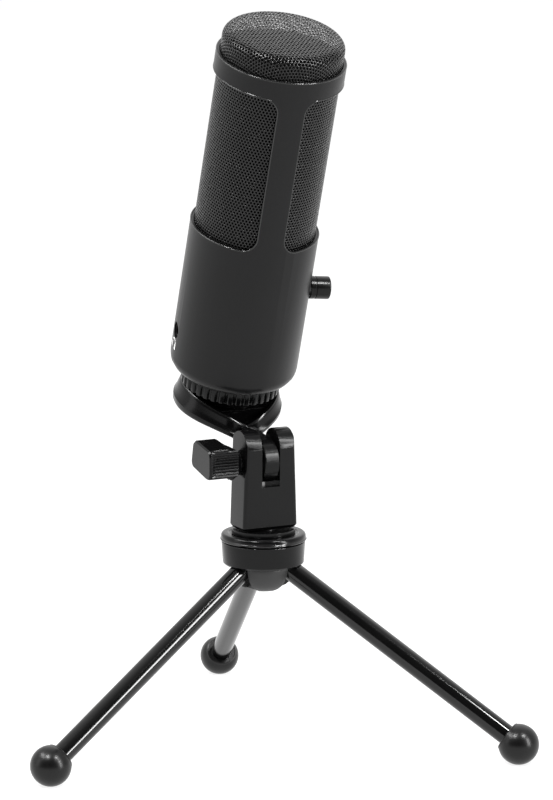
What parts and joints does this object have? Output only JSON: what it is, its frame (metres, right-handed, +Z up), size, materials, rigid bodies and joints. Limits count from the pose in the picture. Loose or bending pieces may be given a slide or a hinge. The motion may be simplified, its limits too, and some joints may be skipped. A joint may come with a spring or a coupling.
{
  "type": "desktop microphone",
  "caption": "Side-address desktop microphone with a perforated head, carried by an offset tilting cradle on a folding tripod stand",
  "frame": {"origin": "middle of the footprint of the three feet, on the surface that the stand rests on", "axes": "+Z up; +Y along the back leg; the other two legs 60 degrees to either side of -Y"},
  "size_m": [0.1964, 0.1721, 0.285],
  "materials": {
    "shell": "satin black paint on an aluminium barrel",
    "grille": "black perforated steel",
    "foam": "dark open-cell foam",
    "knob": "glossy black",
    "stand": "satin black moulding",
    "legs": "glossy black lacquer on steel tube",
    "rubber": "black rubber",
    "steel": "zinc-plated",
    "metal": "blackened metal",
    "inner": "grey nylon",
    "board": "green circuit board"
  },
  "bodies": {
    "stand": {"hub_body": "stand", "hub_collar": "stand", "hub_cap": "stand", "cap_screw": "steel", "collar_screw_1": "steel", "collar_screw_2": "steel", "collar_screw_3": "steel", "leg_pin_1": "steel", "leg_pin_2": "steel", "leg_pin_3": "steel"},
    "left_leg": {"leg_1": "legs", "foot_1": "rubber"},
    "right_leg": {"leg_2": "legs", "foot_2": "rubber"},
    "back_leg": {"leg_3": "legs", "foot_3": "rubber"},
    "post": {"pivot_post": "stand", "pan_bolt": "steel", "pivot_bolt": "steel", "tilt_washer_1": "rubber", "tilt_washer_2": "rubber"},
    "tilt_knob": {"thumb_knob": "stand"},
    "cradle": {"cradle": "stand"},
    "lock_ring": {"lock_ring": "stand"},
    "microphone": {"body_shell": "shell", "side_grille": "grille", "top_grille": "grille", "foam_windscreen": "foam", "mount_spigot": "metal", "spigot_screw_1": "steel", "spigot_screw_2": "steel", "spigot_screw_3": "steel", "retaining_nut": "metal", "chassis": "inner", "front_board": "board", "front_board_screw_1": "steel", "front_board_screw_2": "steel", "rear_board": "board", "rear_board_screw_1": "steel", "rear_board_screw_2": "steel", "volume_control": "metal", "headphone_jack": "knob", "usb_socket": "metal", "capsule": "metal", "capsule_ring": "rubber", "capsule_saddle": "inner"},
    "volume": {"volume_knob": "knob", "volume_shaft": "steel"}
  },
  "joints": [
    {"name": "left_leg_fold", "type": "hinge", "parent": "stand", "child": "left_leg", "pos_m": [-0.00745, -0.03037, 0.07045], "axis": [0.5, -0.866, 0], "range_deg": [0, 50]},
    {"name": "right_leg_fold", "type": "hinge", "parent": "stand", "child": "right_leg", "pos_m": [0.00745, -0.03037, 0.07045], "axis": [0.5, 0.866, 0], "range_deg": [0, 50]},
    {"name": "back_leg_fold", "type": "hinge", "parent": "stand", "child": "back_leg", "pos_m": [0, -0.01748, 0.07045], "axis": [-1, 0, 0], "range_deg": [0, 50]},
    {"name": "post_pan", "type": "hinge", "parent": "stand", "child": "post", "pos_m": [0, -0.02608, 0.0825], "axis": [0, 0, 1], "continuous": true},
    {"name": "tilt_knob_turn", "type": "hinge", "parent": "post", "child": "tilt_knob", "pos_m": [0, -0.02608, 0.1113], "axis": [-0.9617, -0.274, 0], "continuous": true},
    {"name": "mic_tilt", "type": "hinge", "parent": "post", "child": "cradle", "pos_m": [0, -0.02608, 0.1113], "axis": [0.9617, 0.274, 0], "range_deg": [-45, 70]},
    {"name": "lock_ring_turn", "type": "hinge", "parent": "cradle", "child": "lock_ring", "pos_m": [-0.00777, 0.0012, 0.14219], "axis": [0.0883, -0.3099, 0.9466], "continuous": true},
    {"name": "mic_turn", "type": "hinge", "parent": "cradle", "child": "microphone", "pos_m": [-0.00777, 0.0012, 0.14219], "axis": [0.0883, -0.3099, 0.9466], "continuous": true},
    {"name": "volume_turn", "type": "hinge", "parent": "microphone", "child": "volume", "pos_m": [-0.0045, -0.01027, 0.17721], "axis": [0.9944, 0.0836, -0.0654], "range_deg": [-150, 150]}
  ]
}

_ _ _ _

● DO THIS:
In the listing above, find the lines holding the word "frame" and copy them.

● ANSWER TO THE PROBLEM:
What parts and joints does this object have? Output only JSON: what it is, its frame (metres, right-handed, +Z up), size, materials, rigid bodies and joints. Limits count from the pose in the picture. Loose or bending pieces may be given a slide or a hinge. The motion may be simplified, its limits too, and some joints may be skipped. A joint may come with a spring or a coupling.
  "frame": {"origin": "middle of the footprint of the three feet, on the surface that the stand rests on", "axes": "+Z up; +Y along the back leg; the other two legs 60 degrees to either side of -Y"},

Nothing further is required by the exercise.